Chairman's Desk

Norman case another blow to Canada’s justice system

This editorial first appeared in the Toronto Star on May 12, 2019.

Another year, yet another unsuccessful highly public prosecution.

On Wednesday, federal prosecutors announced a stay of charges against Vice-Admiral Mark Norman, ending a four-year circus that took an untold toll on the reputation, finances and family of a career public servant with an otherwise unblemished reputation.

The decision by the Public Prosecution Service of Canada (PPSC) also had a benefit for the Liberal government. It ended the awkward prospect of a trial, which would have featured a parade of high-level cabinet ministers (current and former) along with their colleagues from the Prime Minister’s Office and the Privy Council Office.

Many commentators smell a rat — a desperate measure by a government to save face ahead of an increasingly tight election. I don’t share their view.

Credit where credit is due: Norman’s remarkable lawyer, Marie Henein and her spectacular team, robbed the PPSC of the “reasonable prospect of conviction” test, which the service needed to proceed.

And while Henein went out of her way to praise the integrity of the PPSC, she was not so kind to the Department of Justice and the government itself.

As Henein put it, “No person in this country should ever walk into a courtroom and feel like they are fighting their elected government or any sort of political factors at all.”

This whole sorry business raises serious questions as to what is going wrong with the administration of justice in this country.

Time and again, we have seen high-profile prosecutions collapse or defendants decisively acquitted. It is now clear that there are systemic problems that drive these failings, not least of which is the way investigations are prioritized by police agencies like the RCMP.

Most cases pursued by the PPSC are led by RCMP investigators, who seem to take forever. What’s more, when it comes to significant political and corporate securities cases, prosecutors, it seems, are often not equipped with the evidence they need to see the case through.
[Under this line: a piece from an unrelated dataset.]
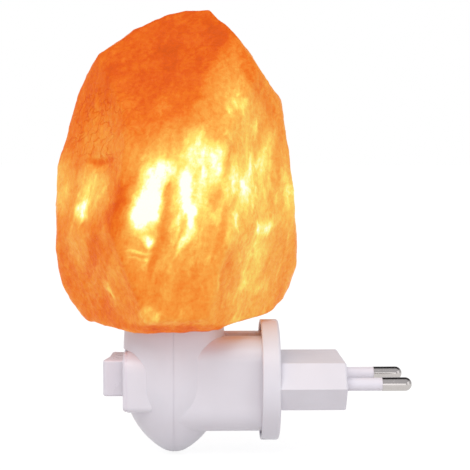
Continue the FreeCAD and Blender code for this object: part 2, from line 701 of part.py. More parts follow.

Consider the RCMP’s three-year investigation of Sen. Mike Duffy. Years after his suspension from the Senate, Justice Charles Vaillancourt acquitted Duffy of all counts and criticized the Crown for the deficiencies of their case. Shortly thereafter, the Crown decided not to charge Sen. Pam Wallin after another three-year probe by the RCMP.

We have seen this issue at the provincial level as well. In 2017, Gerry Lougheed and Patricia Sorbara were investigated by the OPP for more than two years for alleged bribery violations of the Election Act. The trial was highly politicized and then-Premier Wynne even travelled to Sudbury to appear as a witness. The presiding judge acquitted both Lougheed and Sorbara by way of a directed verdict, arguing that no reasonably instructed jury could convict based on the Crown’s evidence.

It appears there is a common thread that runs from the Senate investigation to that of Mark Norman. Due to the highly publicized and political nature of each, the PPSC and the police forge ahead with cases that will ultimately be abandoned or blown out of the water at trial.

All too often it seems, prosecutors carry on because they are fearful of dropping these high-profile cases. They take the position that it is too risky for them to exercise their prosecutorial discretion, and they’re fond of saying, “That’s what we have judges for.”

In the process, precious resources are wasted, and untold harm and reputational grief inflicted on those who are accused. Not the least of which is having their lives on hold for years, and the uncertainty that accompanies that.

To be clear, broad prosecutorial discretion is a prerequisite for a healthy criminal justice system. Without wide latitude in exercising that discretion, the Director of Public Prosecutions and her colleagues would be denied the true independence on which we all depend.

But after so many false starts on the part of the PPSC, the question must be asked: at what point does the excuse of a series of unrelated occurrences stop and a troublesome pattern begin?

It is a concern that needs to be raised if the very foundation of our justice system — the public’s confidence in its competency, fairness, impartiality and independence — is to be upheld.